Ein Überraschungsfund aus dem Hohen Mittelalter

Der Aufmerksamkeit eines Spaziergängers ist es zu verdanken, dass das Landesmuseum für Vorgeschichte Halle (Saale) einen besonderen Neuzugang verzeichnen kann: Das Aquamanile, ein bronzenes Handwaschgefäß in Form eines Pferdes aus dem Hohen Mittelalter ist ein Luxusobjekt und in archäologischer Hinsicht ein außergewöhnlicher Fund.

Aquamanile von Großdemsin
Halbfrontale Ansicht des Aquamaniles von Großdemsin. Deutlich zu erkennen ist der Ausguss am Maul. Foto © Landesamt für Denkmalpflege und Archäologie Sachsen-Anhalt, Juraj Lipták.

Im Juli 2021 machte ein aufmerksamer Spaziergänger in der morastigen Niederung des Baches Schlagenthiner Stremme bei Großdemsin (Landkreis Jerichower Land) einen herausragenden Fund, der aus dem Boden einer frisch gemähten Wiese ragte. In vorbildlicher Weise meldete und übergab er das Objekt an das Landesamt für Denkmalpflege und Archäologie (LDA) Sachsen-Anhalt, wo es als hochmittelalterliches Aquamanile, ein Gefäß zum Ausgießen von Wasser, in Form eines Pferdes aus dem Zeitraum zwischen etwa 1150 und 1250 identifiziert wurde.

Die archaisch wirkende Pferdegestalt von circa 20 Zentimeter Länge und etwa 23 Zentimeter Höhe besitzt einen langgestreckten röhrenförmigen Rumpf mit ausladenden Rundungen an Gesäß und Brust und einen steil aufgerichteten Hals und Kopf. Die Grundform mit starren Vorderund leicht zurückgestellten Hinterbeinen erinnert an Löwenaquamanile der Zeit um 1200 nach Christus. Das leicht geschwungene, keilförmige Haupt des Pferdes mit seinen großen mandelförmigen Augen und nach vorn gerichteten spitzen Ohren ist plastisch vom Hals abgesetzt. Auf Stirn und Hals ist in Form von vier strichgefüllten Dreiecken die Mähne wiedergegeben. Auf der Stirn findet sich zudem das Scharnier samt beweglichem Klappdeckel für den Einguss. Der Ausguss liegt am Maul. Ein schlichter gebogener Rundstab dient als Griff.

Die eher unnatürlichen Proportionen und die recht stilisierte Ausführung lassen vermuten, dass das Aquamanile bereits im 12. oder in der ersten Hälfte des 13. Jahrhunderts entstand, wobei es sich keiner bestimmten Werkstatt zuschreiben lässt. Mit Magdeburg läge ein nahes frühes Zentrum für anspruchsvollen Buntmetallguss vor, in der Kunstgeschichte wird für Gieß-Pferde mit ähnlichen Charakteristika jedoch meist eine Entstehung in Ungarn unter Einfluss islamischer Vorbilder postuliert.

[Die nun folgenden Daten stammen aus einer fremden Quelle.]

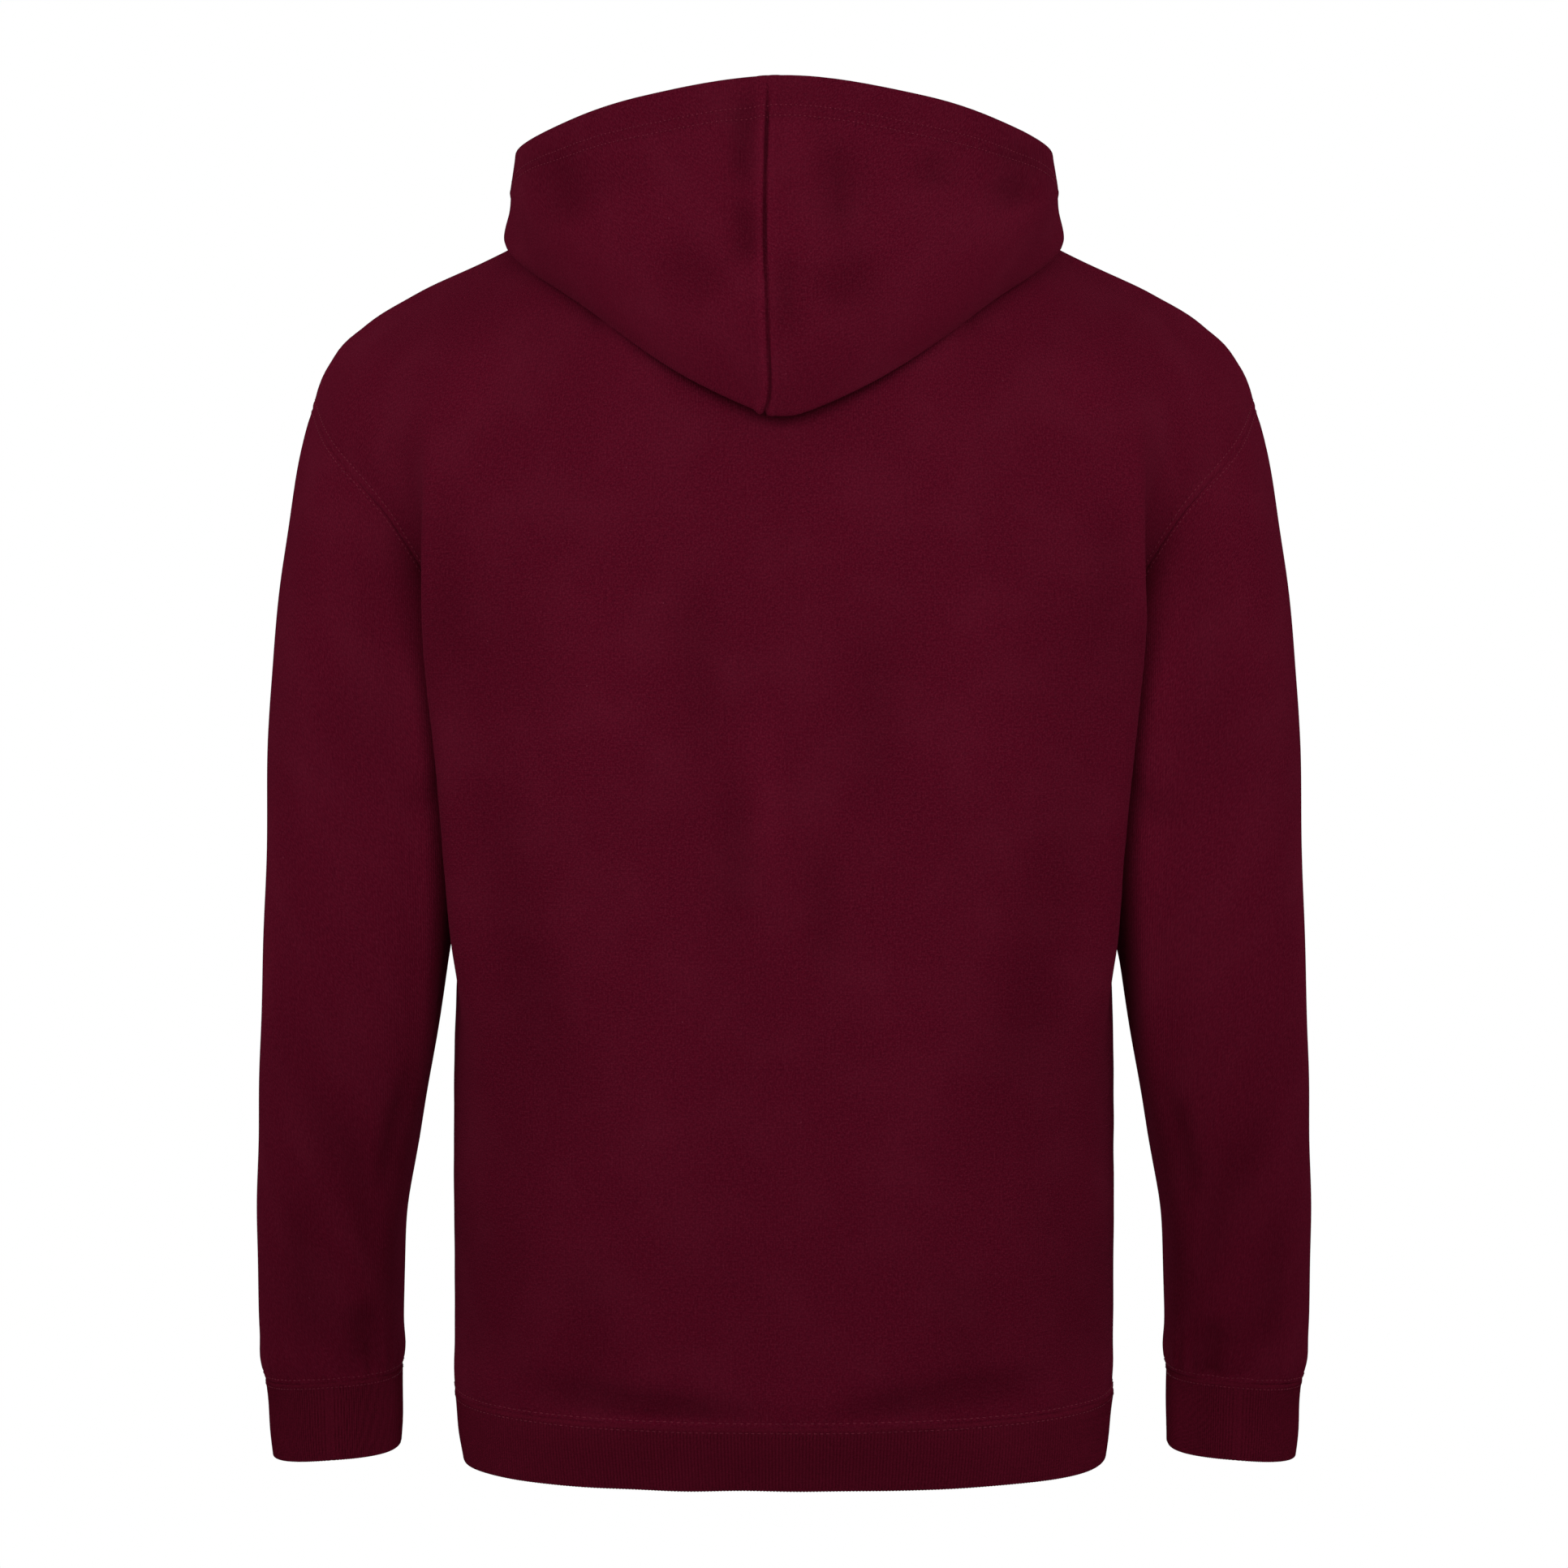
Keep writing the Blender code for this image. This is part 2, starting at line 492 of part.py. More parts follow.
def prism_faces(count):
    """The faces between an outline of so many points and the same outline repeated after it."""
    ends = [list(range(count)), list(range(2 * count - 1, count - 1, -1))]
    return ends + [[i, i + count, (i + 1) % count + count, (i + 1) % count] for i in range(count)]


def pull_piece(metal):
    """The pull round its own hinge axis, hanging down: a bar, two arms and a tab with round corners."""
    half, narrow, corner = PULL_HALF_WIDTH, PULL_END_HALF_WIDTH, PULL_CORNER
    window, length, bar = PULL_WINDOW, PULL_LENGTH, PULL_BAR_RADIUS
    thick = PULL_THICKNESS / 2
    outline = [(-half, bar), (half, bar), (half, -window), (narrow, -length + corner),
               (narrow - corner, -length), (-narrow + corner, -length), (-narrow, -length + corner),
               (-half, -window)]
    points = [(x, y, z) for y in (-thick, thick) for x, z in outline]
    pull = outward(add_object("zip_pull", points, prism_faces(len(outline)), metal))
    inner = half - PULL_ARM_WIDTH
    window_cut = add_block("pull_window", (-inner, inner), (-2 * thick, 2 * thick), (-window, -bar), metal)
    cut = pull.modifiers.new("window", "BOOLEAN")
    cut.operation = "DIFFERENCE"
    cut.object = window_cut
    window_cut.hide_render = True
    window_cut.display_type = "WIRE"
    return pull


def add_zip(front, rib, metal, tape):
    line, out = zip_line(front, rib)
    total = np.linalg.norm(np.diff(line, axis=0), axis=1).sum()
    slider_at = total - SLIDER_FROM_TOP
    tape_line, tape_out = stretch(line, out, TAPE_ENDS, total - TAPE_ENDS)
    add_strip("zip_tape_left", tape_line, tape_out, TAPE_INNER, TAPE_OUTER, TAPE_DEPTHS, tape)
    add_strip("zip_tape_right", tape_line, tape_out, -TAPE_OUTER, -TAPE_INNER, TAPE_DEPTHS, tape)
    box_end = BOX_FOOT + BOX_LENGTH
    box_line, box_out = stretch(line, out, BOX_FOOT, box_end)
    add_strip("zip_box", box_line, box_out, -BOX_HALF_WIDTH, BOX_HALF_WIDTH, BOX_DEPTHS, metal)
    chain_end = slider_at + SLIDER_LENGTH / 2 - POST_LENGTH - 2 * SEAM_GAP
    chain_line, chain_out = stretch(line, out, box_end + 2 * SEAM_GAP, chain_end)
    add_strip("zip_chain", chain_line, chain_out, -CHAIN_HALF_WIDTH, CHAIN_HALF_WIDTH, CHAIN_DEPTHS, metal)

    (place, *_), (facing, *_) = stretch(line, out, slider_at, total)
    lean = math.atan2(facing[2], -facing[1])
    seat = bpy.data.objects.new("slider_seat", None)
    bpy.context.collection.objects.link(seat)
    seat.location = place
    seat.rotation_euler = (-lean, 0, 0)
    before = set(bpy.data.objects)
    slider_pieces(metal)
    pull = pull_piece(metal)
    pull.location = (0, -PULL_AXIS_OUT, -PULL_AXIS_DOWN)
    for obj in set(bpy.data.objects) - before:
        obj.parent = seat
    bpy.data.objects["pull_window"].parent = pull


# ---- Walls ----
def grid_normals(skin, closed):
    """Normals at a skin's points, each the sum of its faces' normals by area."""
    ring = np.concatenate([skin, skin[:, :1]], axis=1) if closed else skin
    a, b, c, d = ring[:-1, :-1], ring[:-1, 1:], ring[1:, 1:], ring[1:, :-1]
    face = np.cross(c - a, d - b)
    total = np.zeros_like(ring)
    for rows, columns in ((slice(0, -1), slice(0, -1)), (slice(0, -1), slice(1, None)),
                          (slice(1, None), slice(1, None)), (slice(1, None), slice(0, -1))):
        total[rows, columns] += face
    if closed:
        total[:, 0] += total[:, -1]
        total = total[:, :-1]
    return total


Skin = namedtuple("Skin", "points closed thickness material")


def inward_steps(skins):
    """For every point of the skins, the step of one thickness through the wall, longer at a sharp seam.

    Skins that meet at a point share the step there. Where a ring starts, at the armhole, it halves the angle
    between the ring and the other pieces and stands square to the seam.
    """
    def key(point):
        return tuple(np.round(point, 6))

    def unit(vectors):
        return vectors / np.maximum(np.linalg.norm(vectors, axis=-1, keepdims=True), 1e-12)

    own = {name: unit(grid_normals(skin.points, skin.closed)) for name, skin in skins.items()}
    sums, counts = {}, {}
    for name, skin in skins.items():
        for point, normal in zip(skin.points.reshape(-1, 3), own[name].reshape(-1, 3)):
            sums[key(point)] = sums.get(key(point), 0) + normal
            counts[key(point)] = counts.get(key(point), 0) + 1
    for name, skin in skins.items():
        if skin.closed:
            seam = skin.points[0]
            along = unit(np.roll(seam, -1, axis=0) - np.roll(seam, 1, axis=0))
            for point, tangent, normal in zip(seam, along, own[name][0]):
                total = normal + unit(sums[key(point)] - normal)
                sums[key(point)], counts[key(point)] = total - tangent * np.dot(total, tangent), 2

    def step(point):
        total = sums[key(point)]
        size = np.linalg.norm(total)
        return -total / size / max(size / counts[key(point)], MITRE_LIMIT)

    return {name: np.array([step(p) for p in skin.points.reshape(-1, 3)]).reshape(skin.points.shape)
            for name, skin in skins.items()}


def trim(skin, steps, closed):
    """Moves the skin's edges half a seam gap back from their seams, within the skin."""
    points = skin.copy()
    normals = steps / np.linalg.norm(steps, axis=2, keepdims=True)

    def pull_back(edge, inner, along, normal):
        away = inner - edge
        for direction in (normal, along):
            away = away - direction * np.sum(away * direction, axis=1, keepdims=True)
        return away / np.maximum(np.linalg.norm(away, axis=1, keepdims=True), 1e-9) * SEAM_GAP / 2

    def unit_along(edge, loop):
        step = np.roll(edge, -1, axis=0) - np.roll(edge, 1, axis=0) if loop else np.gradient(edge, axis=0)
        return step / np.linalg.norm(step, axis=1, keepdims=True)

    points[0] += pull_back(skin[0], skin[1], unit_along(skin[0], closed), normals[0])
    points[-1] += pull_back(skin[-1], skin[-2], unit_along(skin[-1], closed), normals[-1])
    if not closed:
        points[:, 0] += pull_back(skin[:, 0], skin[:, 1], unit_along(skin[:, 0], False), normals[:, 0])
        points[:, -1] += pull_back(skin[:, -1], skin[:, -2], unit_along(skin[:, -1], False), normals[:, -1])
    return points


def add_wall(name, skin, steps):
    """A closed wall: the skin, the same grid moved in by the thickness, and the rims between them.

    Every quad is split along its shorter diagonal, on the inside as on the outside.
    """
    outer = trim(skin.points, steps, skin.closed)
    inner = outer + steps * skin.thickness
    rows, columns = outer.shape[:2]
    spans = columns if skin.closed else columns - 1
    points = np.concatenate([outer.reshape(-1, 3), inner.reshape(-1, 3)])

    def at(layer, row, column):
        return (layer * rows + row) * columns + column % columns

    def split(a, b, c, d):
        short = np.linalg.norm(points[a] - points[c]) <= np.linalg.norm(points[b] - points[d])
        return [(0, 1, 2), (0, 2, 3)] if short else [(0, 1, 3), (1, 2, 3)]

    faces = []
    for row in range(rows - 1):
        for column in range(spans):
            corners = [(row, column), (row, column + 1), (row + 1, column + 1), (row + 1, column)]
            outside, inside = ([at(layer, *corner) for corner in corners] for layer in (0, 1))
            for triangle in split(*outside):
                faces += [[outside[i] for i in triangle], [inside[i] for i in reversed(triangle)]]

    top_and_bottom = [[(0, column), (rows - 1, column)] for column in range(spans + 1)]
    first_and_last = [[(row, columns - 1), (row, 0)] for row in range(rows)] if not skin.closed else []
    for line in (top_and_bottom, first_and_last):
        for (a0, b0), (a1, b1) in zip(line, line[1:]):
            for start, end in ((a1, a0), (b0, b1)):
                rim = [at(0, *start), at(0, *end), at(1, *end), at(1, *start)]
                faces += [[rim[i] for i in triangle] for triangle in split(*rim)]
    return add_object(name, points, faces, skin.material)


def add_object(name, points, faces, finish):
    mesh = bpy.data.meshes.new(name)
    mesh.from_pydata(np.asarray(points, float).tolist(), [], faces)
    mesh.materials.append(finish)
    mesh.shade_smooth()
    mesh.set_sharp_from_angle(angle=math.radians(50))
    obj = bpy.data.objects.new(name, mesh)
    bpy.context.collection.objects.link(obj)
    return obj


def material(name, hex_colour, roughness, metallic=0.0):
    def linear(channel):
        value = channel / 255
        return value / 12.92 if value <= 0.04045 else ((value + 0.055) / 1.055) ** 2.4

    made = bpy.data.materials.new(name)
    made.use_nodes = True
    shader = made.node_tree.nodes["Principled BSDF"]
    colour = [linear(int(hex_colour[i:i + 2], 16)) for i in (0, 2, 4)]
    shader.inputs["Base Color"].default_value = (*colour, 1.0)
    shader.inputs["Roughness"].default_value = roughness
    shader.inputs["Metallic"].default_value = metallic
    return made


def main():
    for old in list(bpy.data.objects):
        bpy.data.objects.remove(old)

    fleece = material("fleece", "4E0D1E", 0.9)
    ribbing = material("ribbing", "3B0815", 0.9)
    tape = material("zip_tape", "4E0D1E", 0.8)
    metal = material("zip_metal", "9A9C9E", 0.35, 1.0)

    back_half, front = half_panel(1), half_panel(-1)
    back = np.concatenate([mirrored(back_half)[:, :-1], back_half], axis=1)
    sleeve = left_sleeve(back_half, front)
    cuff = np.concatenate([sleeve[-1:], [sleeve_ring(row, sleeve.shape[1]) for row in CUFF_ROWS]])
    hood = left_hood(back_half, front)
    rib = ribbed_hem(back_half, front)

    skins = {
        "back": Skin(back[:, ::-1], False, FLEECE, fleece),
        "front_left": Skin(front, False, FLEECE, fleece),
        "front_right": Skin(mirrored(front), False, FLEECE, fleece),
        "hem_rib": Skin(rib, False, RIBBING, ribbing),
        "hood_left": Skin(hang_hood_seam(hood.copy()), False, HOOD_FLEECE, fleece),
        "hood_right": Skin(hang_hood_seam(mirrored(hood)), False, HOOD_FLEECE, fleece),
        "sleeve_left": Skin(sleeve, True, FLEECE, fleece),
        "sleeve_right": Skin(mirrored(sleeve), True, FLEECE, fleece),
        "cuff_left": Skin(cuff, True, RIBBING, ribbing),
        "cuff_right": Skin(mirrored(cuff), True, RIBBING, ribbing),
    }
    steps = inward_steps(skins)
    for name, skin in skins.items():
        add_wall(name, skin, steps[name])
    add_zip(front, rib, metal, tape)


main()
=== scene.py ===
"""The looks of a zip up hoodie in burgundy sweatshirt fleece, filled out as when it is worn.

Every cloth piece is a thin shell on the form of its solid: the same sections, read at fine steps, with the
seams, creases and ribs of the real cloth raised from it. Threads and zip teeth are repeated with Geometry
Nodes.

Metres. +Z is up, the front faces -Y and the wearer's left is +X.
"""
from collections import namedtuple
import math

import bmesh
import bpy
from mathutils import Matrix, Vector
import numpy as np


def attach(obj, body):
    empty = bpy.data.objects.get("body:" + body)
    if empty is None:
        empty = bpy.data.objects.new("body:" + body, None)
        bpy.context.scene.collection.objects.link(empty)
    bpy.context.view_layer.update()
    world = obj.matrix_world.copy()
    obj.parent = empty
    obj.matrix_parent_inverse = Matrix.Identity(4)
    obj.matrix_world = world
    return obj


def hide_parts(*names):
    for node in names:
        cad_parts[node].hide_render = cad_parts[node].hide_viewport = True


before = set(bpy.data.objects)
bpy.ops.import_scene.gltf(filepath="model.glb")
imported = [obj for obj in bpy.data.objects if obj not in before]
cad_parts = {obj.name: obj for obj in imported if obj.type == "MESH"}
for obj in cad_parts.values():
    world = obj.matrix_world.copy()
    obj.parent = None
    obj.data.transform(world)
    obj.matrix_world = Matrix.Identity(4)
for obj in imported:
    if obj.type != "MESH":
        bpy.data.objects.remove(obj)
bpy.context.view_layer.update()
GARMENT, PULL = "garment", "pull"

MIRROR = np.array([-1.0, 1.0, 1.0])
UP = np.array([0.0, 0.0, 1.0])
LEVEL = np.array([1, 1, 0])
# The right pieces are the left ones with their columns turned round. The near column is the front's at the
# zip, the hood's in front and the back's at its side. The far one is the front's at its side and the hood's
# behind.
SIDES = ("left", "right")
NEAR = {"left": "first", "right": "last"}
FAR = {"left": "last", "right": "first"}

# ---- Driving sizes, the same as the solids' ----
HEM_SEAM_Z = -0.681
UNDERARM_Z = -0.272
NECK_HALF_WIDTH = 0.100
NECK_BACK = 0.072
NECK_FRONT = 0.088
NECK_DROP_BACK = 0.018
NECK_DROP_FRONT = 0.085
NECK_BACK_SWELL, NECK_FRONT_SWELL = 0.11, -0.09
RISE_PULL = 1.3              # how strongly a panel's lines leave the underarm's level
TOP_PULL, LEAST_TOP_PULL = 1.5, 0.05     # and arrive at the top, to each metre that they come inward
EASED_ROWS, EASE_FROM_SIDE, EASE_PASSES = 16.0, 0.04, 90     # the smoothing at the underarm's level
ZIP_SLOT = 0.0045
ZIP_SLOT_REACH = 0.35
SIDE_FOLD_TURN = 36.0
SIDE_FOLD_SPREAD = 15.0
FRONT_FOLD_SHARE = 0.6
UNDERARM_STEP = 0.018
SLEEVE_TILT = math.tan(math.radians(4.0))
SLEEVE_HEAD_BULGE = 0.030
SLEEVE_FLATNESS = 0.76       # 1 makes the sleeves' sections ellipses, less makes them squarer
NECK_SHARE_BACK = 5 / 14     # the neckline's share of a half panel's width at the top
NECK_SHARE_FRONT = 6 / 15

# ---- Rough lengths of the lines that the cloth's steps are set out along ----
ARMHOLE_LENGTH = 0.30
SHOULDER_LENGTH = 0.19
NECK_BACK_LENGTH, NECK_FRONT_LENGTH = 0.112, 0.135
SLEEVE_HEAD_LENGTH = 0.14
HOOD_UNDER_LENGTH, HOOD_OUTER_LENGTH = 0.22, 0.24
FINE = 120                   # points of a line before it is stepped by its length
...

Zum Einsatz kamen derartige Gießgefäße im Mittelalter sowohl in liturgischen als auch in profanen Kontexten. Sie dienten zum Reinigen der Hände, entweder im Verlauf eines Mahls zum Vollzug und zur Demonstration eines luxuriösen, höfischen Lebensstils in adeligen Kreisen oder im Rahmen liturgischer Handwaschungen während des Gottesdienstes. Aus dem figürlichen Gefäß wurde Wasser über die Hände gegossen, das in einem darunter gehaltenen Becken wieder aufgefangen wurde. Bei dem Aquamanile von Großdemsin handelt es sich nicht nur um eine ausgesprochene Seltenheit, da derartige Objekte im archäologischen Fundmaterial kaum vorkommen, sondern auch um eines der frühesten bekannten Gießgefäße seiner Art. Daher wurde der herausragende Überraschungsfund kurzfristig in die eigentlich bereits abgeschlossene Konzeption der neuen Räume der Dauerausstellung des Landesmuseums für Vorgeschichte aufgenommen, die ab dem 5. November 2021 der Öffentlichkeit zugänglich sein werden. Hier wird das Aquamanile zusammen mit anderem liturgischen Gerät den mittelalterlichen Gottesdienst veranschaulichen.

Aquamanile von Großdemsin
Detailansicht des Kopfes des Aquamaniles von Großdemsin. Auf der Stirn der unter einem beweglichen Klappdeckel verborgene Einguss. Foto © Landesamt für Denkmalpflege und Archäologie Sachsen-Anhalt, Juraj Lipták.